THE TASK:
Your answer should be one number: how many lines of the records hold the string "rigid".

DATA ROWS:
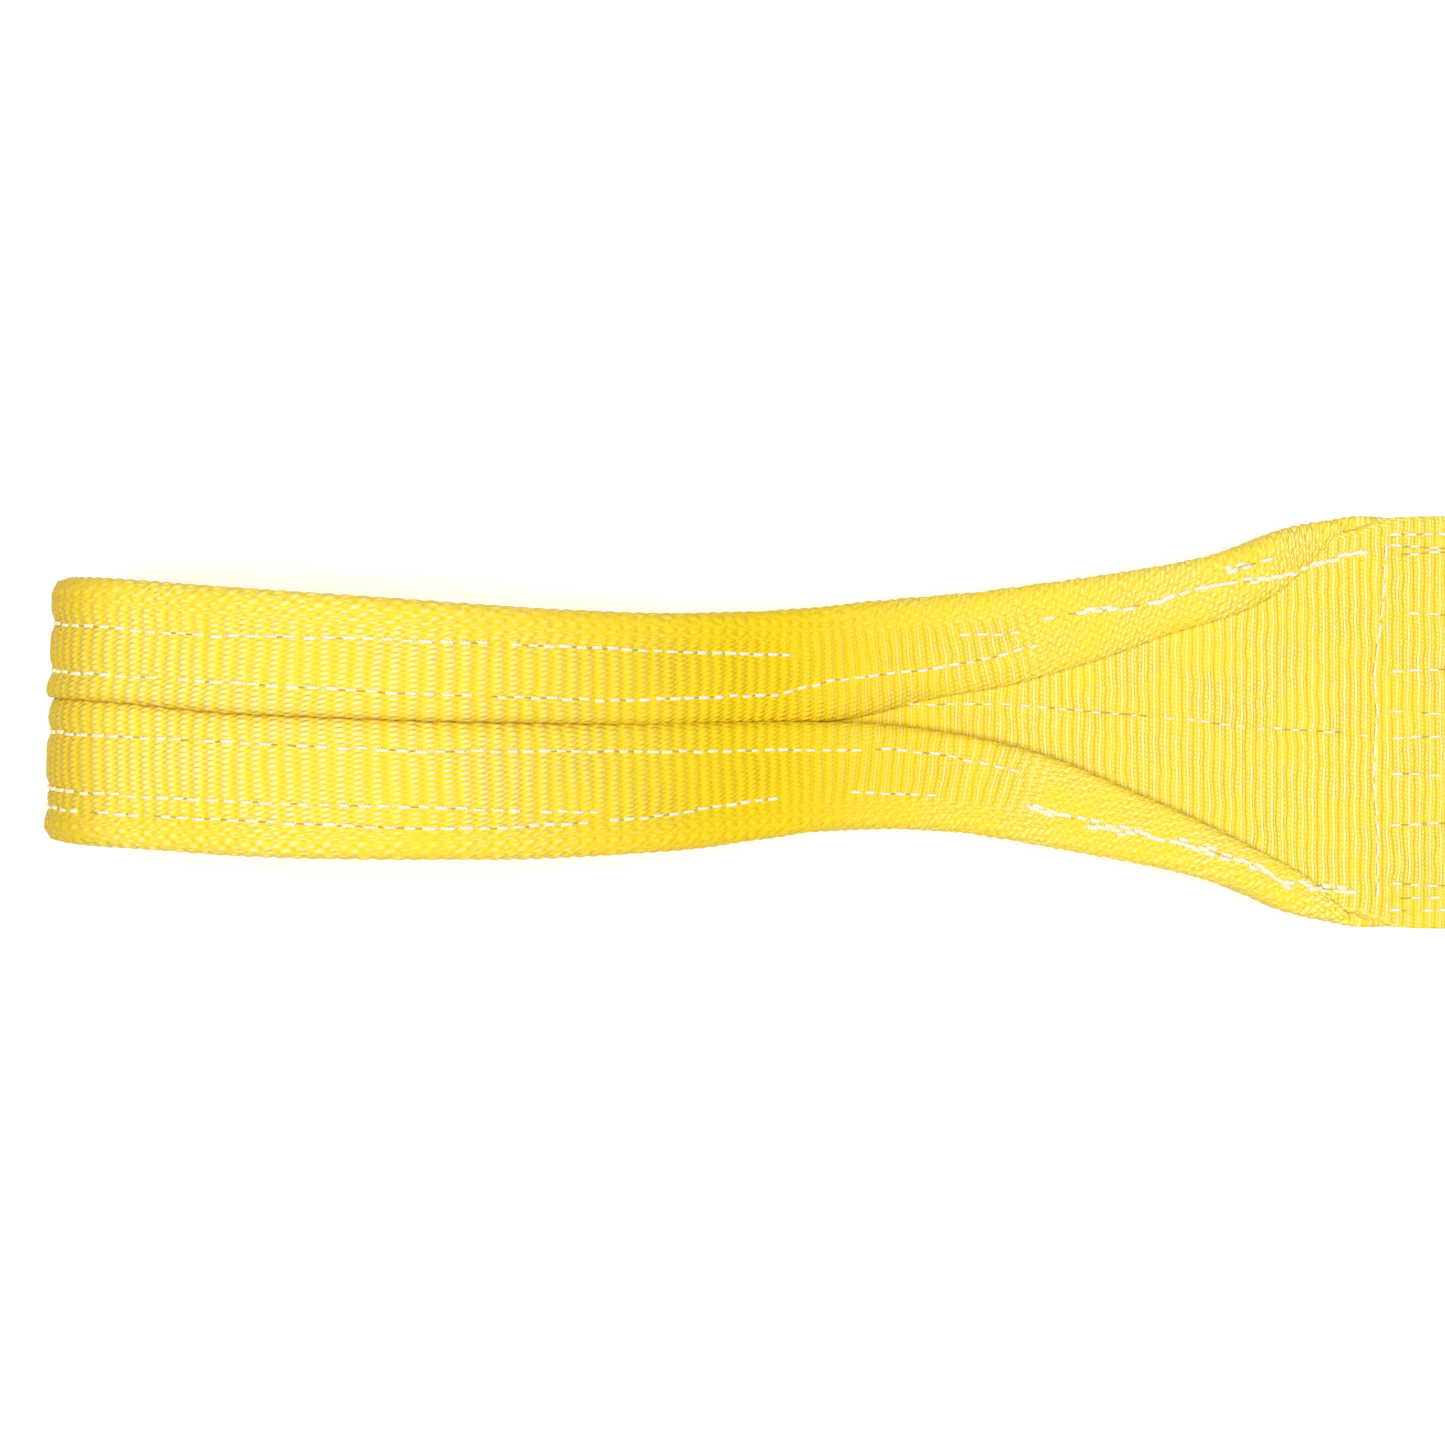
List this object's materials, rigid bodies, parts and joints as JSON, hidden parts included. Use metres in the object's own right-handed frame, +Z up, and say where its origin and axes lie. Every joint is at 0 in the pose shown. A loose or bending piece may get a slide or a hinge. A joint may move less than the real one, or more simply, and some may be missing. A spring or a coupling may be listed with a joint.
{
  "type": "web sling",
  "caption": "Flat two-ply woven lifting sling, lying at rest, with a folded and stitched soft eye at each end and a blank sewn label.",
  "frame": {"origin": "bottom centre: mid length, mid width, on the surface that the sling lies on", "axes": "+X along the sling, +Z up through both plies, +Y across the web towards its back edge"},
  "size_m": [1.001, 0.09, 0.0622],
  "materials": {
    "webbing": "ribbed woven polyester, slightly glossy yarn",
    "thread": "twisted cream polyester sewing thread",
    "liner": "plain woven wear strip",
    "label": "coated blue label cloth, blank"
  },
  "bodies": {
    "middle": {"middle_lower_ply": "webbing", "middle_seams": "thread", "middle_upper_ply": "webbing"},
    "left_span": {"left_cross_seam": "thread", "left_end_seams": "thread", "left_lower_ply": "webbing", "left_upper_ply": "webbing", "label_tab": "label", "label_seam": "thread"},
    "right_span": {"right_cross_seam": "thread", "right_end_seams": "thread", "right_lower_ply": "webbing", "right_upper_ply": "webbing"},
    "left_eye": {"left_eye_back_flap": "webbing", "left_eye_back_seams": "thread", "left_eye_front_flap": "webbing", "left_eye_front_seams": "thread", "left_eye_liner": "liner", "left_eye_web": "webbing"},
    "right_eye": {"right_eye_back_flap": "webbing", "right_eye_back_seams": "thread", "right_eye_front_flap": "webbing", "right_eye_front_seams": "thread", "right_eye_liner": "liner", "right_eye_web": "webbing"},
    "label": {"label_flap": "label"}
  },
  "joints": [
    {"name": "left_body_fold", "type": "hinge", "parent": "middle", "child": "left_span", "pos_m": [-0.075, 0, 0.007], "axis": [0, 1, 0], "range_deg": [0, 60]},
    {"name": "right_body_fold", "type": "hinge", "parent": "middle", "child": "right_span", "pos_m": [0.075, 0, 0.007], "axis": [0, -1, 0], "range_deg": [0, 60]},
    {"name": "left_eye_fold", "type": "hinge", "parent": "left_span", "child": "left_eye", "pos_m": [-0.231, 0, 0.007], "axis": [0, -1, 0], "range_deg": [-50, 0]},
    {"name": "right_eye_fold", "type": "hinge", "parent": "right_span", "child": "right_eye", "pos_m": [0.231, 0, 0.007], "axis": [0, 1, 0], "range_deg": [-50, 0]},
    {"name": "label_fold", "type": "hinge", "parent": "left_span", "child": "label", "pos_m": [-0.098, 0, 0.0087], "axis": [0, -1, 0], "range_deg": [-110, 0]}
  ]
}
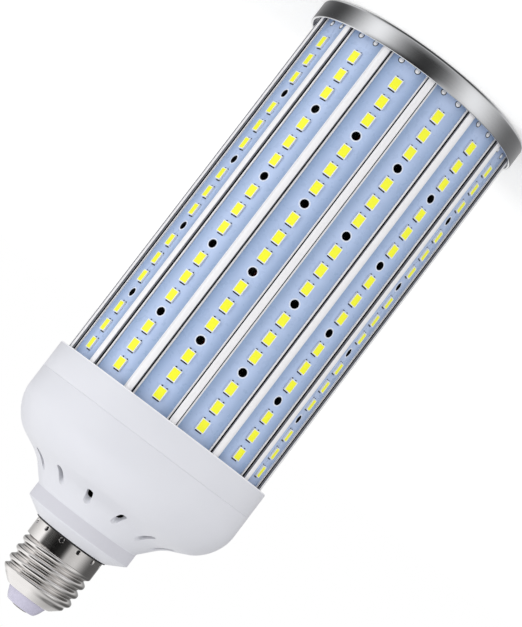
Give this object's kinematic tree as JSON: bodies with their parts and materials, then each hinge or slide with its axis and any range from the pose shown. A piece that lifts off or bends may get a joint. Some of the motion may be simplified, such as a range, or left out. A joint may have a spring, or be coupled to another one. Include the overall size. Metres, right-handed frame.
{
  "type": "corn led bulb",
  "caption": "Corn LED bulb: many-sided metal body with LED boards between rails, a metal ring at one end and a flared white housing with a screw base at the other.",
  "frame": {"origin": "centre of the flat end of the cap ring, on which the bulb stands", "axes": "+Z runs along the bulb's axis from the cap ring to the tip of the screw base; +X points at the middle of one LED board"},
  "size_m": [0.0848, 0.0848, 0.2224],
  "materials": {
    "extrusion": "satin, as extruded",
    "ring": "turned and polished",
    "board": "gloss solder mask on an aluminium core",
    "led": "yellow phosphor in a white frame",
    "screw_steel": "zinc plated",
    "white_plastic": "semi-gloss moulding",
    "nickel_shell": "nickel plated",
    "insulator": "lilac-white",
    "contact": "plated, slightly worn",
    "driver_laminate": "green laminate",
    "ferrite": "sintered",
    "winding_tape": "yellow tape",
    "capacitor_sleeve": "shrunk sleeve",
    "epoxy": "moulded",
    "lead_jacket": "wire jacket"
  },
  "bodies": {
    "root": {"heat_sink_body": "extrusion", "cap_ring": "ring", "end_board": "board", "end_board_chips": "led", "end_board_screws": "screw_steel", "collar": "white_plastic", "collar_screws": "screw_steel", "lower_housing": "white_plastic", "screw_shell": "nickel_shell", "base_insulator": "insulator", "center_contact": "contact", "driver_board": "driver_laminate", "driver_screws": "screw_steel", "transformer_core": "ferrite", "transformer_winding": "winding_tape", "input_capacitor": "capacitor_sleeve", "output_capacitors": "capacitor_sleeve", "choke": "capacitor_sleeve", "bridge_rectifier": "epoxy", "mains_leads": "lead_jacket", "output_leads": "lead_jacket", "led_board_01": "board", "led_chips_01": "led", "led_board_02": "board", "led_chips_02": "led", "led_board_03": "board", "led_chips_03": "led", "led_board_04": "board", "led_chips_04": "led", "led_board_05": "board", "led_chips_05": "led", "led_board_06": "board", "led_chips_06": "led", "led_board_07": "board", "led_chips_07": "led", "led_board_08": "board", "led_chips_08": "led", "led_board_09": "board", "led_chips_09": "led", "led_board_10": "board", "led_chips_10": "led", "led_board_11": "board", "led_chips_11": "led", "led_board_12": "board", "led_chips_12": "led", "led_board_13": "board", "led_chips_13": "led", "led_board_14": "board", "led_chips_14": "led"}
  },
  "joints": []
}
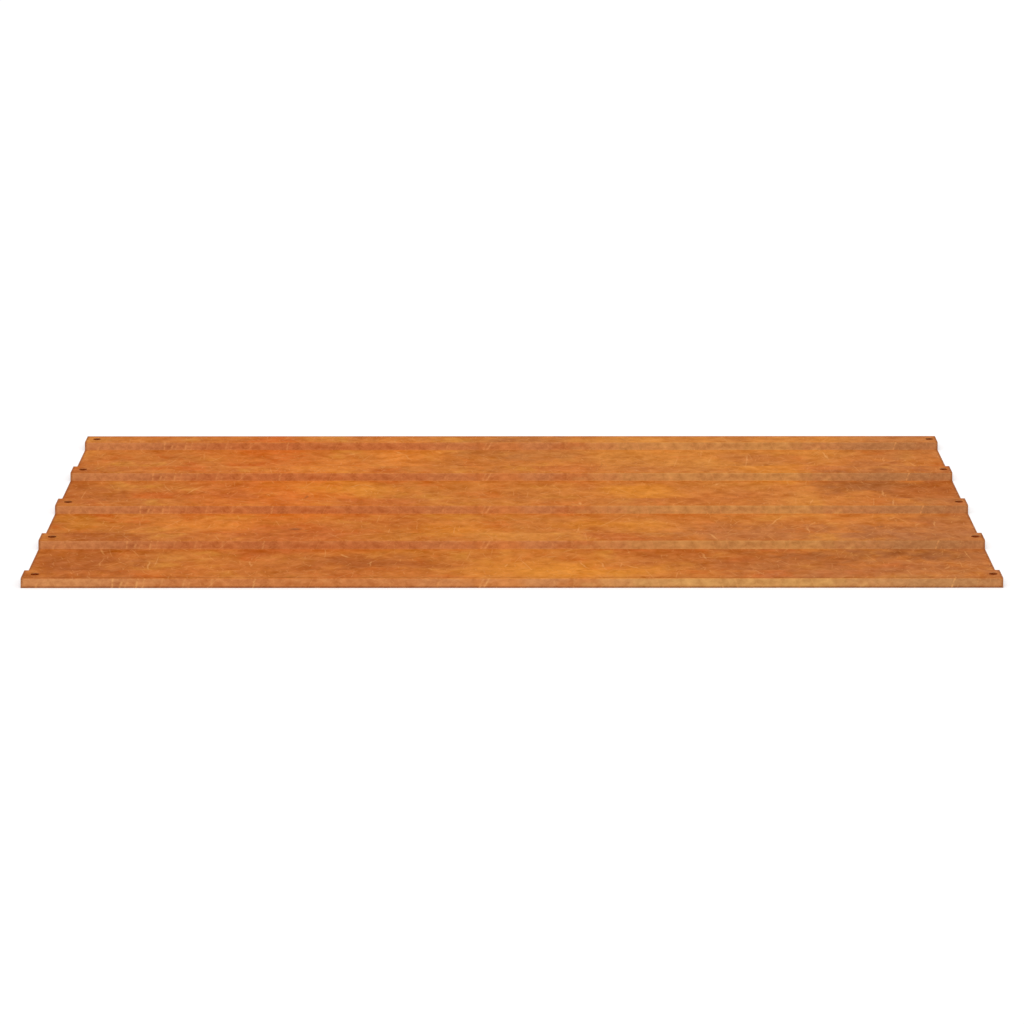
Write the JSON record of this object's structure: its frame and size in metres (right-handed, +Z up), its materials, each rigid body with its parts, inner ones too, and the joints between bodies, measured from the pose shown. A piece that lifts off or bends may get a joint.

FINISHED TASK:
2